Description of the task: From the listing that follows, extract every line and set it down unaltered.

>> begin

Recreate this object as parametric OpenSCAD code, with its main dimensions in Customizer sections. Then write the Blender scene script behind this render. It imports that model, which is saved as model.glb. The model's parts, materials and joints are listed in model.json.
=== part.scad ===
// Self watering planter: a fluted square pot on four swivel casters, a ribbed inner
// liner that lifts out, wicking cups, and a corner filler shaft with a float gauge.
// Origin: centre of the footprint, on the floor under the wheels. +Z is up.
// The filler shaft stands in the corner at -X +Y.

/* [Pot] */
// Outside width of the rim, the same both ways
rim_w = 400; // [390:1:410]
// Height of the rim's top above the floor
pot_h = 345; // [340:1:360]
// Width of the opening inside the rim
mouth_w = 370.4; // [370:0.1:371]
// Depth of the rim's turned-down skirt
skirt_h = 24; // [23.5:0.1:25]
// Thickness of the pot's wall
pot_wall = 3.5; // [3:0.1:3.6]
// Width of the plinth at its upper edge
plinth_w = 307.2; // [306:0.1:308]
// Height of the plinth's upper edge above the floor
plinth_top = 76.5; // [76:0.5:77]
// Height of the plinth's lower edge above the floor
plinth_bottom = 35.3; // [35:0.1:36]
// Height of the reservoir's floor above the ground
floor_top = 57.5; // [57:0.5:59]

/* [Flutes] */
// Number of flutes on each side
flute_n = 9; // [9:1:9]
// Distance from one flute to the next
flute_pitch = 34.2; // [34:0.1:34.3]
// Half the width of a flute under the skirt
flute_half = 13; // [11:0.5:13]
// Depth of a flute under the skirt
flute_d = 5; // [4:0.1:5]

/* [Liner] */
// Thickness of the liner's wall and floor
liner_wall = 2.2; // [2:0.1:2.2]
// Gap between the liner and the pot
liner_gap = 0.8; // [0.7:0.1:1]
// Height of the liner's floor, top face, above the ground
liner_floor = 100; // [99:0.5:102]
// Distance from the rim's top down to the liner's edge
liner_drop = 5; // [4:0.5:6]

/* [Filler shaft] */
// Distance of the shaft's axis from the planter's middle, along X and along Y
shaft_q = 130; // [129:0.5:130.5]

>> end

The result:
Recreate this object as parametric OpenSCAD code, with its main dimensions in Customizer sections. Then write the Blender scene script behind this render. It imports that model, which is saved as model.glb. The model's parts, materials and joints are listed in model.json.
=== part.scad ===
// Self watering planter: a fluted square pot on four swivel casters, a ribbed inner
// liner that lifts out, wicking cups, and a corner filler shaft with a float gauge.
// Origin: centre of the footprint, on the floor under the wheels. +Z is up.
// The filler shaft stands in the corner at -X +Y.

/* [Pot] */
// Outside width of the rim, the same both ways
rim_w = 400; // [390:1:410]
// Height of the rim's top above the floor
pot_h = 345; // [340:1:360]
// Width of the opening inside the rim
mouth_w = 370.4; // [370:0.1:371]
// Depth of the rim's turned-down skirt
skirt_h = 24; // [23.5:0.1:25]
// Thickness of the pot's wall
pot_wall = 3.5; // [3:0.1:3.6]
// Width of the plinth at its upper edge
plinth_w = 307.2; // [306:0.1:308]
// Height of the plinth's upper edge above the floor
plinth_top = 76.5; // [76:0.5:77]
// Height of the plinth's lower edge above the floor
plinth_bottom = 35.3; // [35:0.1:36]
// Height of the reservoir's floor above the ground
floor_top = 57.5; // [57:0.5:59]

/* [Flutes] */
// Number of flutes on each side
flute_n = 9; // [9:1:9]
// Distance from one flute to the next
flute_pitch = 34.2; // [34:0.1:34.3]
// Half the width of a flute under the skirt
flute_half = 13; // [11:0.5:13]
// Depth of a flute under the skirt
flute_d = 5; // [4:0.1:5]

/* [Liner] */
// Thickness of the liner's wall and floor
liner_wall = 2.2; // [2:0.1:2.2]
// Gap between the liner and the pot
liner_gap = 0.8; // [0.7:0.1:1]
// Height of the liner's floor, top face, above the ground
liner_floor = 100; // [99:0.5:102]
// Distance from the rim's top down to the liner's edge
liner_drop = 5; // [4:0.5:6]

/* [Filler shaft] */
// Distance of the shaft's axis from the planter's middle, along X and along Y
shaft_q = 130; // [129:0.5:130.5]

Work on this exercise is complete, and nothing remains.